I remember being a young high schooler who spent a great deal of my time in physical therapy. (I was THAT kid who always managed to break a bone or get injured no matter what I was doing). As I grew older, I was having trouble deciding on a career path. I loved the idea of PT and joining the healthcare field, but also really loved working in the special needs classroom and teaching swimming lessons to special needs children. I loved seeing the joy I could bring to them and their families with adaptive function ideas to increase their independence. I was really struggling in deciding which direction I wanted to go. That is when, luckily, I discovered occupational therapy (OT). I remember when my aunt initially told me about the profession, my first thought was, “I do not know how this relates to anything I want to do. I really am not interesting in providing therapy about people getting jobs.” In looking further into the field, I realized that this is EXACTLY where I needed to be. In looking back, the only way I even knew the profession existed was because my aunt happened to work in healthcare and share the profession with me. In discussions with many young students and even adults, I constantly get the question, “what is OT?”

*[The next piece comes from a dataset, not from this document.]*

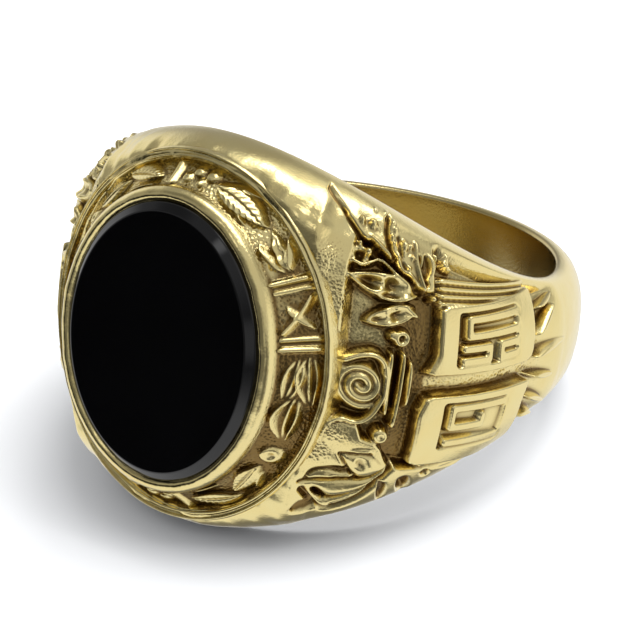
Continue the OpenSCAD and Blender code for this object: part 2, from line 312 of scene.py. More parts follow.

OT has officially been around for over 100 years, and yet many people do not know the profession even exists, let alone what it is. In recent years, I think our profession has progressed very well in spreading the word about OT. Many of that is related to endorsements from well know individuals, such as Al Roker, as well as the use of social media. While I do think our profession is getting much better at emphasizing the importance of OT, I still think we can do better. Many of this lies in the arms of OT practitioners. So then my question is, why do many OT practitioners continue to struggle with promoting our profession? I work in an outpatient orthopaedic clinic in a hand therapy setting. Often times, many patients call what I do PT, and I am guilty at times of not necessarily correcting them. If I do correct them and tell them I am not a PT, I am and OT, I find myself in this long dialogue about what OT is and how it differs from PT. This concept is not always visible in my setting. So why do I find it so difficult to shrink our profession down into a short description? I think it is because of all the amazing and diverse things OT has to offer. Sure, I can say OT is about using occupation as a means to allow individuals to function as independently as possible. However, I cannot just keep it at that. Many individuals are like, “Oh, okay… so what does that mean?” This takes it into an extended conversation with describing all the wonderful and diverse aspects of the OT profession. The conversations and explanations take time, because our profession is so diverse and allows individuals to accomplish so many things. So why do I tend to avoid this conversation when I know how great our profession is? Why do I not want to take the time to explain why I love what I do? In today’s world, we are in such a hurry and always so busy, that taking that time to have that conversation seems like a burden. I believe this is happening across our profession, especially with many young therapists!
That being said, I am working on changing this. I am working on taking the time to explain fully how amazing our profession is and how much it is growing. In January 2017, US News and World Report ranked and Occupational Therapist #23 and Occupational Therapy Assistant #12 in their listing of 100 best jobs. Our profession is absolutely amazing and so diverse. OT is truly focused on allowing everyone to live the lives they want as independently as possible. That is our true goal! I highly encourage ALL OT professionals to focus on spending time each day explaining our profession and how wonderful it is. I encourage all OT professionals to make time to educate our youth in OT and explain how it is such a great career choice. Make a commitment with yourself to educated at least one person each week about our profession. Take the time to go to a high school career day, or even middle school or elementary school, and educate our youth. Take time to attend a medical conference, advocating for OT. Be part of AOTA and other organization promoting our profession. Donate funds when possible to assist with advocacy. Attend advocacy meetings state wide or in Washington D.C. I challenge every OT practitioner to make sure you are being heard and truly advocating on a regular basis for our profession. In the next 100 years, OT must become a profession that people are asking “why not OT?” instead of “what is OT?” With continued growth and constant changes in healthcare, this wonderful profession needs continued advocacy!